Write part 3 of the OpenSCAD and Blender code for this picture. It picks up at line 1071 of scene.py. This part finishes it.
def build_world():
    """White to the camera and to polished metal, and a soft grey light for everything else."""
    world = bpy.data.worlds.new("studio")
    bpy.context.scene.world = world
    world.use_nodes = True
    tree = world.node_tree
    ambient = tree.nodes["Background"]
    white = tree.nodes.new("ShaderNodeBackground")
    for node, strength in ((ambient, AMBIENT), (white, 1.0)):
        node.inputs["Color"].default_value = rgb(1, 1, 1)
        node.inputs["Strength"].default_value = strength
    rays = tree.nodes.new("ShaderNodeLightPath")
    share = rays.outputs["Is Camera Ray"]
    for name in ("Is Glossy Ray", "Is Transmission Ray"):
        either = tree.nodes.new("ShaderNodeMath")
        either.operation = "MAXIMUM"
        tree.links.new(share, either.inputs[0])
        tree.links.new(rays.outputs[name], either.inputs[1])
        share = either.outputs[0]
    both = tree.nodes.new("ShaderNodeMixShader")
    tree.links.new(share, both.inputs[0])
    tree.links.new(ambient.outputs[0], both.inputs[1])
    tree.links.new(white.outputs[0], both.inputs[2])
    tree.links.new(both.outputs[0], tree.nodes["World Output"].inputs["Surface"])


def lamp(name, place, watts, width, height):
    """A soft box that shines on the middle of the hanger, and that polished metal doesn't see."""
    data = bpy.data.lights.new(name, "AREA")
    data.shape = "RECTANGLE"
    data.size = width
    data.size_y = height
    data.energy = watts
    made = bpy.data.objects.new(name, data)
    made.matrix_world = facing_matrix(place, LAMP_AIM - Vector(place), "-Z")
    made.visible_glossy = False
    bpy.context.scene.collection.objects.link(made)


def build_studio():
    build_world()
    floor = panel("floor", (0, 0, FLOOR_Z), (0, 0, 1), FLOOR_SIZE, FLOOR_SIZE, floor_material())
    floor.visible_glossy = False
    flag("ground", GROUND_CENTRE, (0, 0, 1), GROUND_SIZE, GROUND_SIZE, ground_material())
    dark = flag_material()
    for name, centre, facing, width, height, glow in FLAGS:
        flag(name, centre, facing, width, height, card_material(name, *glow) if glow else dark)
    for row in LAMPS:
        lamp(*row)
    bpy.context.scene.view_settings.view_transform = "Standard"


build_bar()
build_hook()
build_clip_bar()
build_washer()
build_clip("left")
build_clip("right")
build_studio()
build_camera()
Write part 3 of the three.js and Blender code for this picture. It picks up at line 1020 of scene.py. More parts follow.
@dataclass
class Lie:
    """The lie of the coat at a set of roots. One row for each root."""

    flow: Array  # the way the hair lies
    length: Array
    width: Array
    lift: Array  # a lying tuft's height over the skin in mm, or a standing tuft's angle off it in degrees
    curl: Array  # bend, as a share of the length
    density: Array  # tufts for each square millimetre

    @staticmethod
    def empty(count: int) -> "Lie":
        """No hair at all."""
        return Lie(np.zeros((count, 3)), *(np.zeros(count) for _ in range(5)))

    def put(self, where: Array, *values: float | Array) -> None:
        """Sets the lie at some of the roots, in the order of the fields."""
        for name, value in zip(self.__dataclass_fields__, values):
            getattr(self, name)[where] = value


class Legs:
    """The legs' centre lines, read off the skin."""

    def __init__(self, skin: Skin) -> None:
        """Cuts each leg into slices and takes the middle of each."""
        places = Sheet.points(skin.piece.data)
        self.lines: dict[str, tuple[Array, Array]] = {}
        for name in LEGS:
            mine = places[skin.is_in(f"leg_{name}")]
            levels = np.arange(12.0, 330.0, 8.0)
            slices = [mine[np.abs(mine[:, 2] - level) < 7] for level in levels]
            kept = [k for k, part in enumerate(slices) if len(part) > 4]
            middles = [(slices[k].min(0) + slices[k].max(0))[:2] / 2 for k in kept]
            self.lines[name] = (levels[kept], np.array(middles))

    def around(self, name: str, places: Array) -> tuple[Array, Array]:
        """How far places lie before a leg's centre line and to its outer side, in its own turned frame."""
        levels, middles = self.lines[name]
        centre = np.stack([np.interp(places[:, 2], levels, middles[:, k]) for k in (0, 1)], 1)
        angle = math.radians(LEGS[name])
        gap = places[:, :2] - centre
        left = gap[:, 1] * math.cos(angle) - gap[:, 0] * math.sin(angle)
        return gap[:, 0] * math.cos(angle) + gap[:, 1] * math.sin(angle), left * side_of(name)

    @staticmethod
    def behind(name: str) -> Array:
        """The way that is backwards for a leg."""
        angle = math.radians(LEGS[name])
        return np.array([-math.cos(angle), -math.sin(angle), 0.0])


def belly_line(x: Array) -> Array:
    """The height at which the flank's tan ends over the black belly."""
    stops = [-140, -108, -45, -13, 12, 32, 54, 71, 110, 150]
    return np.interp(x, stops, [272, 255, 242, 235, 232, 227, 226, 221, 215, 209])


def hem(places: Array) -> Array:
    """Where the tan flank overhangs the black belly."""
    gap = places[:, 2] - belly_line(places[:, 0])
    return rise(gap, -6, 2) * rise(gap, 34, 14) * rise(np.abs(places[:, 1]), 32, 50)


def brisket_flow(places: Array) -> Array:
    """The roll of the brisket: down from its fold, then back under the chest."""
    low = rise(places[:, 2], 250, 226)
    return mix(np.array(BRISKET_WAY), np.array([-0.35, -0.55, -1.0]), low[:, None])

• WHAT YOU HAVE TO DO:
Repeat all the entries exactly as given.

• TASK OUTPUT:
Write part 3 of the OpenSCAD and Blender code for this picture. It picks up at line 1071 of scene.py. This part finishes it.
def build_world():
    """White to the camera and to polished metal, and a soft grey light for everything else."""
    world = bpy.data.worlds.new("studio")
    bpy.context.scene.world = world
    world.use_nodes = True
    tree = world.node_tree
    ambient = tree.nodes["Background"]
    white = tree.nodes.new("ShaderNodeBackground")
    for node, strength in ((ambient, AMBIENT), (white, 1.0)):
        node.inputs["Color"].default_value = rgb(1, 1, 1)
        node.inputs["Strength"].default_value = strength
    rays = tree.nodes.new("ShaderNodeLightPath")
    share = rays.outputs["Is Camera Ray"]
    for name in ("Is Glossy Ray", "Is Transmission Ray"):
        either = tree.nodes.new("ShaderNodeMath")
        either.operation = "MAXIMUM"
        tree.links.new(share, either.inputs[0])
        tree.links.new(rays.outputs[name], either.inputs[1])
        share = either.outputs[0]
    both = tree.nodes.new("ShaderNodeMixShader")
    tree.links.new(share, both.inputs[0])
    tree.links.new(ambient.outputs[0], both.inputs[1])
    tree.links.new(white.outputs[0], both.inputs[2])
    tree.links.new(both.outputs[0], tree.nodes["World Output"].inputs["Surface"])


def lamp(name, place, watts, width, height):
    """A soft box that shines on the middle of the hanger, and that polished metal doesn't see."""
    data = bpy.data.lights.new(name, "AREA")
    data.shape = "RECTANGLE"
    data.size = width
    data.size_y = height
    data.energy = watts
    made = bpy.data.objects.new(name, data)
    made.matrix_world = facing_matrix(place, LAMP_AIM - Vector(place), "-Z")
    made.visible_glossy = False
    bpy.context.scene.collection.objects.link(made)


def build_studio():
    build_world()
    floor = panel("floor", (0, 0, FLOOR_Z), (0, 0, 1), FLOOR_SIZE, FLOOR_SIZE, floor_material())
    floor.visible_glossy = False
    flag("ground", GROUND_CENTRE, (0, 0, 1), GROUND_SIZE, GROUND_SIZE, ground_material())
    dark = flag_material()
    for name, centre, facing, width, height, glow in FLAGS:
        flag(name, centre, facing, width, height, card_material(name, *glow) if glow else dark)
    for row in LAMPS:
        lamp(*row)
    bpy.context.scene.view_settings.view_transform = "Standard"


build_bar()
build_hook()
build_clip_bar()
build_washer()
build_clip("left")
build_clip("right")
build_studio()
build_camera()
Write part 3 of the three.js and Blender code for this picture. It picks up at line 1020 of scene.py. More parts follow.
@dataclass
class Lie:
    """The lie of the coat at a set of roots. One row for each root."""

    flow: Array  # the way the hair lies
    length: Array
    width: Array
    lift: Array  # a lying tuft's height over the skin in mm, or a standing tuft's angle off it in degrees
    curl: Array  # bend, as a share of the length
    density: Array  # tufts for each square millimetre

    @staticmethod
    def empty(count: int) -> "Lie":
        """No hair at all."""
        return Lie(np.zeros((count, 3)), *(np.zeros(count) for _ in range(5)))

    def put(self, where: Array, *values: float | Array) -> None:
        """Sets the lie at some of the roots, in the order of the fields."""
        for name, value in zip(self.__dataclass_fields__, values):
            getattr(self, name)[where] = value


class Legs:
    """The legs' centre lines, read off the skin."""

    def __init__(self, skin: Skin) -> None:
        """Cuts each leg into slices and takes the middle of each."""
        places = Sheet.points(skin.piece.data)
        self.lines: dict[str, tuple[Array, Array]] = {}
        for name in LEGS:
            mine = places[skin.is_in(f"leg_{name}")]
            levels = np.arange(12.0, 330.0, 8.0)
            slices = [mine[np.abs(mine[:, 2] - level) < 7] for level in levels]
            kept = [k for k, part in enumerate(slices) if len(part) > 4]
            middles = [(slices[k].min(0) + slices[k].max(0))[:2] / 2 for k in kept]
            self.lines[name] = (levels[kept], np.array(middles))

    def around(self, name: str, places: Array) -> tuple[Array, Array]:
        """How far places lie before a leg's centre line and to its outer side, in its own turned frame."""
        levels, middles = self.lines[name]
        centre = np.stack([np.interp(places[:, 2], levels, middles[:, k]) for k in (0, 1)], 1)
        angle = math.radians(LEGS[name])
        gap = places[:, :2] - centre
        left = gap[:, 1] * math.cos(angle) - gap[:, 0] * math.sin(angle)
        return gap[:, 0] * math.cos(angle) + gap[:, 1] * math.sin(angle), left * side_of(name)

    @staticmethod
    def behind(name: str) -> Array:
        """The way that is backwards for a leg."""
        angle = math.radians(LEGS[name])
        return np.array([-math.cos(angle), -math.sin(angle), 0.0])


def belly_line(x: Array) -> Array:
    """The height at which the flank's tan ends over the black belly."""
    stops = [-140, -108, -45, -13, 12, 32, 54, 71, 110, 150]
    return np.interp(x, stops, [272, 255, 242, 235, 232, 227, 226, 221, 215, 209])


def hem(places: Array) -> Array:
    """Where the tan flank overhangs the black belly."""
    gap = places[:, 2] - belly_line(places[:, 0])
    return rise(gap, -6, 2) * rise(gap, 34, 14) * rise(np.abs(places[:, 1]), 32, 50)


def brisket_flow(places: Array) -> Array:
    """The roll of the brisket: down from its fold, then back under the chest."""
    low = rise(places[:, 2], 250, 226)
    return mix(np.array(BRISKET_WAY), np.array([-0.35, -0.55, -1.0]), low[:, None])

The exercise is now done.